L’entusiasmo è alle stelle: questi continui risultati fanno aumentare le iscrizioni all’associazione speleologica fino a raggiungere e superare i 100 tesserati.
Mostre di Minerali, proiezioni di diapositive nelle scuole, convegni, dibattiti pubblici sono la costante testimonianza della presenza degli speleologi inseriti in una realtà locale sempre più aperta e pronta a seguire le “imprese” dei matti speleologi.
Agli inizi degli anni ’80 il catasto annovera già 100 cavità, Trecchina diventa sede regionale della Società Speleologica Italiana e della Scuola Regionale di Speleologia.
Vengono raccolti e catalogati minerali, rocce, fossili, conchiglie e già nel 1984, si contano ben cinquemila esemplari provenienti da tutti i continenti, così tanti da pensare di concretizzare l?idea di Filippo Marotta: aprire un Museo di Scienze della Terra a Trecchina, unico del suo genere in Basilicata.
Purtroppo le finanze del G.G.S. Valle del Noce non sono tali da poter affrontare una “impresa” del genere e l’idea non si concretizza anche per il mancato appoggio delle autorità locali.
Ogni anno sempre nuove esplorazioni fino ad arrivare al 1985, anno cruciale per la vita della locale associazione speleologica, muoiono a distanza di pochi mesi l’uno dall’altro il presidente Marotta Filippo e la guida tecnica Franco Orofino.
Vengono così a mancare due persone il cui carisma era riuscito ad amalgamare e riunire gli interessi di molti verso una pratica sportiva e scientifica.
Nel 1987 a 2 anni dalla morte del presidente Filippo Marotta comunemente chiamato “zio Mimmo”, nel mese di agosto, una telefonata dalla sede della Società Speleologica Italiana, annunciava agli speleologi lucani che il Catasto speleologico di Basilicata veniva spostato dalla sede di Castellana Grotte a Trecchina.
Ciò innescò nuovamente l’entusiasmo degli speleologi locali, ormai rimasti in pochi. C’era da ricominciare a studiare le forme superficiali e profonde tipiche del carsismo della zona, da rilevare le grotte, da confrontare i dati scientifici ed inserirli nel Catasto delle Grotte e delle Aree Carsiche della Basilicata.
Al momento del suo trasferimento in Basilicata l’elenco catastale regionale annoverava poco più di cento grotte: si prospettavano anni di duro lavoro e ricerca perché il numero degli speleologi si era ridotto notevolmente in poco tempo: gli studi universitari ed il lavoro avevano portato via dai luoghi d’origine molti giovani, non c’era stato ricambio e bisognava iniziare quasi dal nulla.

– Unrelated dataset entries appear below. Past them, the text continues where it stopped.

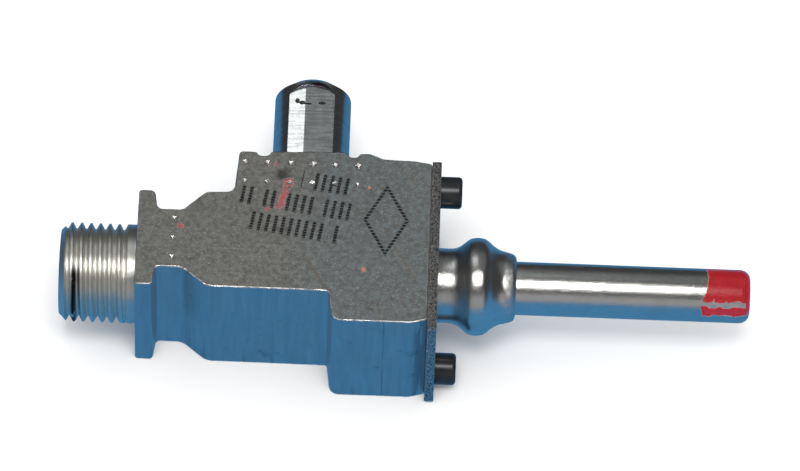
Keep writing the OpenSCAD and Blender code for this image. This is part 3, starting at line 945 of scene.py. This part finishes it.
# %% Plated, sheared and blackened steel
def plated(tree):
    """Base colour, roughness and normal of the satin plating."""
    marks = effect(tree, "turning_marks", Per_mm=7.0, Along_X=1.0)
    grain = effect(tree, "fine_grain", Per_mm=2.6, Cut=0.62)
    cloud = effect(tree, "stains", Per_mm=0.5, Cut=0.62)
    rub = effect(tree, "fine_scratches", Per_mm=0.6, Amount=0.6)
    base = blend_colour(tree, cloud[1], colour(0.72, 0.71, 0.69), colour(0.94, 0.93, 0.91))
    base = blend_colour(tree, calc(tree, "MULTIPLY", cloud[0], 0.3), base,
                        colour(0.36, 0.33, 0.29))
    base = blend_colour(tree, calc(tree, "MULTIPLY", rub[0], 0.4), base, colour(0.92, 0.92, 0.92))
    rough = blend_value(tree, marks[1], 0.17, 0.27)
    bump = emboss(tree, grain[0], 0.04, 0.8, emboss(tree, marks[0], 0.006, 0.5))
    return base, rough, bump


def make_plated():
    """The plating on the bonnet, whose nose was rolled in and is rough there."""
    material, tree, shader = new_finish("satin_plating", Metallic=1.0)
    base, rough, bump = plated(tree)
    x = put(tree, "SeparateXYZ", {0: scaled(tree, 1.0)}).outputs[0]
    rolled = between(tree, x, bonnet_high.x / MM - 1.6, bonnet_high.x / MM - 0.9)
    rolled = calc(tree, "MULTIPLY", rolled, noise(tree, object_place(tree), 2.2, 4, 0.7))
    bump = emboss(tree, rolled, 0.2, 0.8, bump)
    feed(tree, shader, Base_Color=base, Roughness=rough, Normal=bump)
    return material


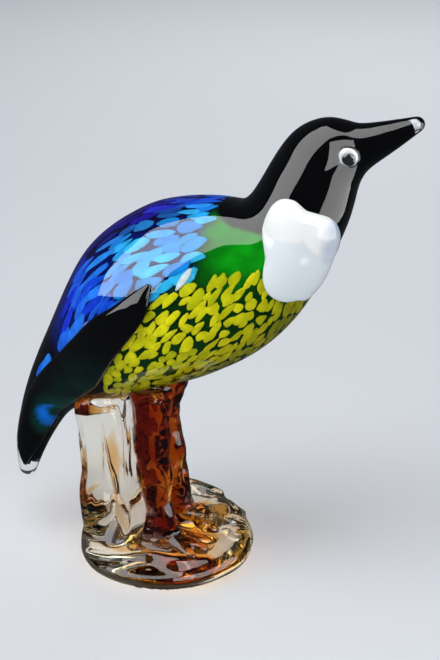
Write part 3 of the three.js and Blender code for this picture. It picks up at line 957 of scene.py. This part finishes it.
def cheek(name, middle_turn, wrap):
    """A pad on the right side: wrap is how much of its reach round the throat it keeps."""

    def place(polar, angle):
        grow = math.sin(polar)
        reach = cheek_reach(angle) * grow
        u = reach * math.cos(angle)
        v = reach * math.sin(angle)
        edge = (1 - grow**5) ** 0.5
        offs = [((u - p) ** 2 + (v - q) ** 2) / r**2 for p, q, r in CHEEK_GATHERS]
        swell = max(math.sqrt(max(0.0, GATHER_REACH_SQUARED - off)) for off in offs)
        lift = CHEEK_THICKNESS * edge * (CHEEK_BASE + CHEEK_SWELL * swell)
        if polar >= math.pi / 2:
            lift = -CHEEK_ROOT_DEPTH * edge
        if v > 0:
            v *= wrap
        return CHEEK_AT + u / SPINE_LENGTH, math.radians(middle_turn) + v / NECK_RADIUS, lift

    def tint(co):
        """White, a shade greyer in the lower gather, which is painted shade, and blue-grey by the throat,
        which is a painted reflection."""
        t, turn = where_on_bird(co)
        u = (t - CHEEK_AT) * SPINE_LENGTH
        v = (abs(turn) - math.radians(middle_turn)) * NECK_RADIUS
        upper, throat, lower = [1 - ((u - p) ** 2 + (v - q) ** 2) / r**2 for p, q, r in CHEEK_GATHERS]
        # Painted shade: the lower gather is greyer than the upper ones
        white = blend_colours(UPPER_WHITE, SHADED_LOWER_WHITE, step(lower - max(upper, throat), 0.0, 0.3))
        # Painted reflection: blue-grey by the throat, laid unevenly
        reflection_share = max(0.0, patch(u, v, *CHEEK_REFLECTION_OVAL))
        return blend_colours(white, THROAT_REFLECTION_BLUE, min(1.0, reflection_share * REFLECTION_STRENGTH) * uneven(co, 9, 0.7, 0.6))

    piece = relaxed(laid_on_skin(name, 96, 48, place), 4)
    return wear(paint(piece, tint), white_glass)


cheek_right = cheek("glass_cheek_right", 118, 1.0)
# The left one sits further back: from the photograph's side nothing of it shows past the throat
cheek_model = cheek("cheek_model", 106, 0.72)
cheek_left = mirrored(cheek_model, "glass_cheek_left")
bpy.data.objects.remove(cheek_model)

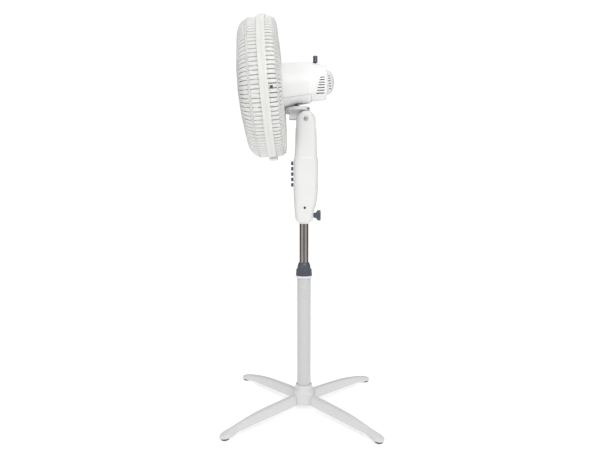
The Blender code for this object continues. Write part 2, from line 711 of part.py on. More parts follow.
# ---------------------------------------------------------------- tilt bracket and oscillation linkage
def make_bracket():
    """A tongue between the neck's ears, a block in front of it, and a round cup that carries the post."""
    tongue = rod_mesh(
        "tilt_bracket", TILT_AXIS - Vector((0.0160, 0, 0)), TILT_AXIS + Vector((0.0160, 0, 0)), 0.0215, 24
    )
    bracket = new_object("tilt_bracket", tongue, GREY, tilt_axis, smooth=30)
    joined = (
        ("bracket_block", (-0.0160, -0.0449, 0.8976), (0.0160, 0.0020, 0.9262)),
        ("bracket_web", (-0.0160, -0.0050, 0.8980), (0.0160, 0.0165, 0.9262)),
    )
    for name, low, high in joined:
        boolean(bracket, new_cutter(name, box_mesh(name, low, high)), "UNION")
    # The cup's rim is higher at the back, where the motor housing's belly leaves room.
    rings = []
    levels = (
        (0.9226, 0.9226, CUP_RADIUS),
        (0.9290, 0.9330, CUP_RADIUS),
        (0.9296, 0.9336, CUP_RADIUS - 0.001),
    )
    for front, back, radius in levels:
        ring = []
        for i in range(32):
            angle = 2 * math.pi * i / 32
            out = Vector((radius * math.cos(angle), radius * math.sin(angle), 0))
            share = (out.y / radius + 1) / 2
            ring.append(SWIVEL + out + Vector((0, 0, front + (back - front) * share)))
        rings.append(ring)
    boolean(bracket, new_cutter("bracket_cup", loft_mesh("bracket_cup", rings)), "UNION")
    lip_angles = [math.radians(-90 + turn) for turn in range(-48, 49, 12)]
    lip_radius = CUP_RADIUS - 0.00005
    lip = [
        [SWIVEL + Vector((lip_radius * math.cos(a), lip_radius * math.sin(a), height)) for a in lip_angles]
        for height in (0.9161, 0.9240)
    ]
    boolean(bracket, new_cutter("bracket_lip", loft_mesh("bracket_lip", lip)), "UNION")
    turntable = rod_mesh("bracket_turntable", (0, SWIVEL.y, 0.9262), (0, SWIVEL.y, 0.9345), 0.0182, 28)
    boolean(bracket, new_cutter("bracket_turntable", turntable), "UNION")
    through = rod_mesh(
        "bracket_bolt_hole", TILT_AXIS - Vector((0.03, 0, 0)), TILT_AXIS + Vector((0.03, 0, 0)), 0.0043, 16
    )
    boolean(bracket, new_cutter("bracket_bolt_hole", through))
    screw_centre = Vector((0, 0.0125, 0.9268))
    inner, outer = screw_centre + Vector((0.0140, 0, 0)), screw_centre + Vector((0.03, 0, 0))
    boolean(bracket, new_cutter("cup_screw_hole", rod_mesh("cup_screw_hole", inner, outer, 0.0016, 12)))
    turned(
        "cup_screw",
        [
            (0, 0.0262),
            (0.0020, 0.0260),
            (0.0024, 0.0252),
            (0.0024, 0.0236),
            (0.0012, 0.0236),
            (0.0012, 0.0150),
            (0, 0.0150),
        ],
        STEEL,
        steps=12,
        parent=tilt_axis,
        frame=Matrix.Translation(screw_centre) @ Matrix.Rotation(math.radians(90), 4, "Y"),
    )
    turned(
        "swivel_post",
        [
            (0, 0.9592),
            (0.0040, 0.9592),
            (0.0045, 0.9586),
            (0.0045, 0.9405),
            (0.0072, 0.9400),
            (0.0075, 0.9348),
            (0, 0.9348),
        ],
        STEEL,
        steps=16,
        parent=tilt_axis,
        frame=along_z(SWIVEL),
    )
    turned(
        "post_clip",
        [(0.0082, 0.9556), (0.0082, 0.9544), (0.0048, 0.9544), (0.0048, 0.9556)],
        STEEL,
        steps=16,
        parent=tilt_axis,
        frame=along_z(SWIVEL),
    )
    turned(
        "link_pin",
        [
            (0, LINK_Z + 0.0026),
            (0.0022, LINK_Z + 0.0026),
            (0.0022, LINK_Z - 0.0010),
            (0.0029, LINK_Z - 0.0012),
            (0.0029, 0.9348),
            (0, 0.9348),
        ],
        STEEL,
        steps=16,
        parent=tilt_axis,
        frame=along_z(LINK_PIN),
    )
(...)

Il solo pensiero di continuare l’operato di “zio Mimmo” amalgamò il primo gruppetto di speleologi.
Furono rispolverate le corde, ridato il grasso agli scarponi, ricaricate di carburo le lampade ad acetilene, riprese le carte geologiche e topografiche della zona.
L’attività riprese a pieno ritmo con una crescita tale da spingere gli speleologi locali a specializzarsi nello studio delle cavità marine.
La naturale conseguenza è stata la fondazione, a Trecchina, del Centro Europeo di Speleologia Marina. Grazie, inoltre, alle numerose pubblicazioni degli ultimi anni c?è stata una rivalutazione del Monte Coccovello tanto da far scattare l?iter per la realizzazione di una riserva carsica a protezione dei suoi ambienti superficiali e profondi.
La letteratura speleologica lucana annovera al dicembre 2001 oltre 500 titoli, gran parte dei quali redatti da speleologi locali.